Only the number is wanted: tally the lines below that contain the word "bending".

**DATA ENTRIES**.
----------------

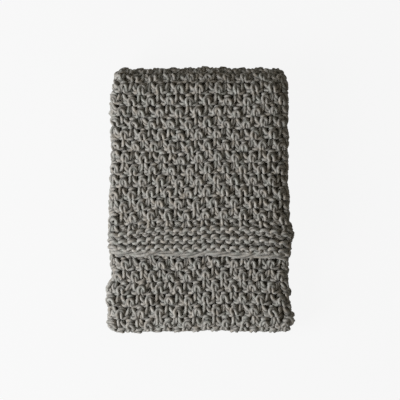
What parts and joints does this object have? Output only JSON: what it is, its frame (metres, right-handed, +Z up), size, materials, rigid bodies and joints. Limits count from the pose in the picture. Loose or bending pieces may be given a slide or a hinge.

----------------

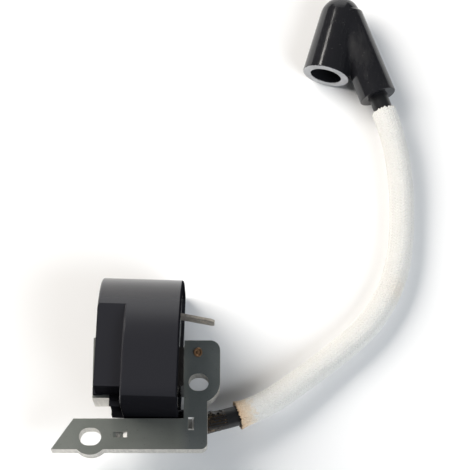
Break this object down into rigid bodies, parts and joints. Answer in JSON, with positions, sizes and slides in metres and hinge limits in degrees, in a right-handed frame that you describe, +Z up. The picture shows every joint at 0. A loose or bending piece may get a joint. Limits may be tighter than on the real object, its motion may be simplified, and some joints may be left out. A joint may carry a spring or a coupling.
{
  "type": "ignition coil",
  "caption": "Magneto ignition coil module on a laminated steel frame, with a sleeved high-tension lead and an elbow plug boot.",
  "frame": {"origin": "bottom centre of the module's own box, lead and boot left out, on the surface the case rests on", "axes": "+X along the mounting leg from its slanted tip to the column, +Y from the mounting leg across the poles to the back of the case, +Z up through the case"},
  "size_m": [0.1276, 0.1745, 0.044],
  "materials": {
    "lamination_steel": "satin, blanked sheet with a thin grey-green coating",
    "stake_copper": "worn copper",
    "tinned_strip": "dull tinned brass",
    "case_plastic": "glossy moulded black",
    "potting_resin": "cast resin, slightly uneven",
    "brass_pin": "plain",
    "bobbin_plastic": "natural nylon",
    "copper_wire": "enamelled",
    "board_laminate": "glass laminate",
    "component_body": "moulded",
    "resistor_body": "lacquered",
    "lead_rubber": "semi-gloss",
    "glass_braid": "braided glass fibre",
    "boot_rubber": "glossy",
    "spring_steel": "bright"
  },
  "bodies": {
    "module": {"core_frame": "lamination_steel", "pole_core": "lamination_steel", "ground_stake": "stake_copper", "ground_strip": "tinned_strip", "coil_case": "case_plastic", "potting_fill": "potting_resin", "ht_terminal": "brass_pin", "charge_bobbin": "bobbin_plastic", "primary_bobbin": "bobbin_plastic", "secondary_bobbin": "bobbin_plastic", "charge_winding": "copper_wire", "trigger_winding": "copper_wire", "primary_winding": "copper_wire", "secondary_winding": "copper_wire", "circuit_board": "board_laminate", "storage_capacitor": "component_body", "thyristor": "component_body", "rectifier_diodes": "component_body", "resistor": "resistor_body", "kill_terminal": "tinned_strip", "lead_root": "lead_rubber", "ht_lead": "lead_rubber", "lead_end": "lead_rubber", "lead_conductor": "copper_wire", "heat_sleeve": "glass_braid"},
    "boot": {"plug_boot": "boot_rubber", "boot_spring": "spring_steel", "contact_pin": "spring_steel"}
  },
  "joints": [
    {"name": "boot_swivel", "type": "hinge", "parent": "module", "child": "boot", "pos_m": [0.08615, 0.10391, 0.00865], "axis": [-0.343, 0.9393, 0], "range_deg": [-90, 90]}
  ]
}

----------------

**WRITTEN ANSWER**.
2